How Plant Maturity Drives ADF Higher
The single biggest factor affecting ADF in a forage crop is when you cut it. As plants mature from vegetative growth through flowering and seed set, they deposit more lignin and cellulose in their cell walls for structural support. ADF ratios consistently increase with the progress of plant growth, making first cuttings lower in ADF than later harvests of the same crop.

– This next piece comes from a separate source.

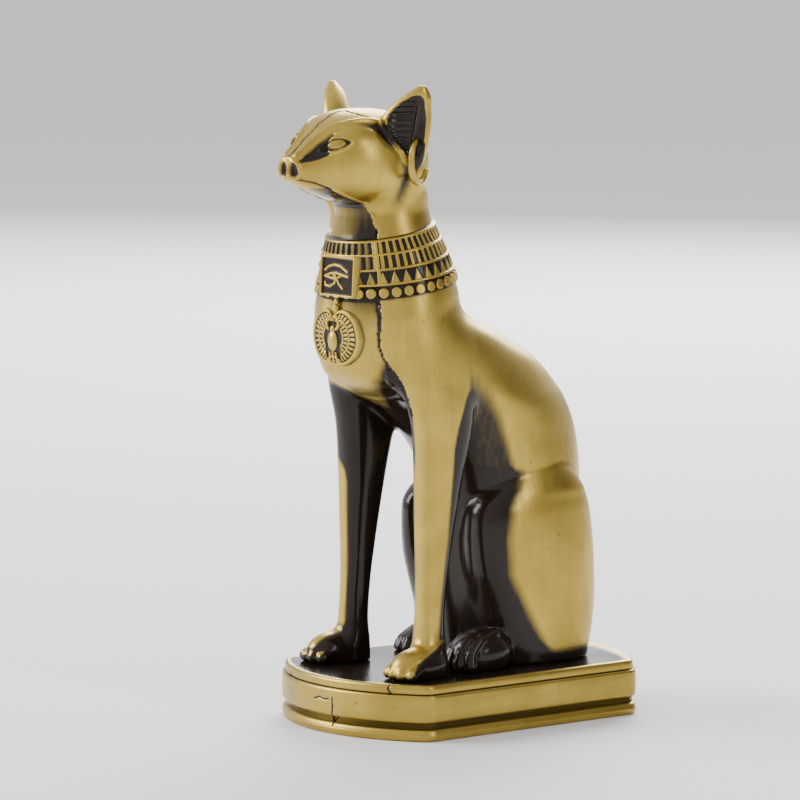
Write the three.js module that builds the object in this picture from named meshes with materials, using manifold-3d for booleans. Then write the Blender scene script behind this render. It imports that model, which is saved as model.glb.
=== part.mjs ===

Environmental conditions compound this effect. Alfalfa harvested during hot summer months tends to have higher ADF and NDF than spring cuttings at the same maturity stage, because heat accelerates lignification. This is why harvest timing is the most powerful tool a producer has for controlling forage quality. Cutting a few days earlier, before the plant puts on that extra structural fiber, can shift hay from Grade 2 to Prime and meaningfully change its energy content.
How ADF Differs From NDF
Forage reports typically list both ADF and NDF (neutral detergent fiber), and they measure different things. NDF captures the entire cell wall fraction: cellulose, lignin, and hemicellulose. ADF is a subset of NDF that excludes hemicellulose, leaving only cellulose, lignin, and cutin. Because hemicellulose is partially digestible, NDF is always a larger number than ADF for the same sample.
The two values answer different questions. NDF predicts how much forage an animal will voluntarily eat, since bulkier, higher-NDF feeds fill the rumen faster and limit intake. ADF predicts how digestible that forage will be once consumed. Together, they give a fairly complete picture of a feed’s value: NDF tells you how much the animal will eat, and ADF tells you how much energy it will get from each pound.
Using ADF to Balance a Ration
When formulating diets for dairy or beef cattle, ADF is the starting point for estimating how much energy the forage portion of the ration provides. If your hay tests at a higher ADF than expected, the forage contributes less energy per pound, and you either need to feed more total dry matter or supplement with concentrates (grain) to meet the animal’s requirements.
For a lactating dairy cow, the math works like this: if your forage has a net energy for lactation of 0.66 megacalories per pound and the cow eats 24.4 pounds of forage dry matter per day, forage alone supplies about 16.1 megacalories. If the cow needs more than that for her level of milk production, the deficit comes from grain. Knowing the ADF of your forage lets you calculate that energy contribution precisely rather than guessing, which prevents both underfeeding (lost production) and overfeeding grain (wasted money and potential digestive upset).
Cattle on high-concentrate, low-roughage diets can develop rumen acidosis, a condition where the rumen becomes too acidic for normal microbial function. Including enough fiber in the diet, monitored partly through ADF and NDF values, helps maintain healthy rumen pH and keeps the digestive system working properly.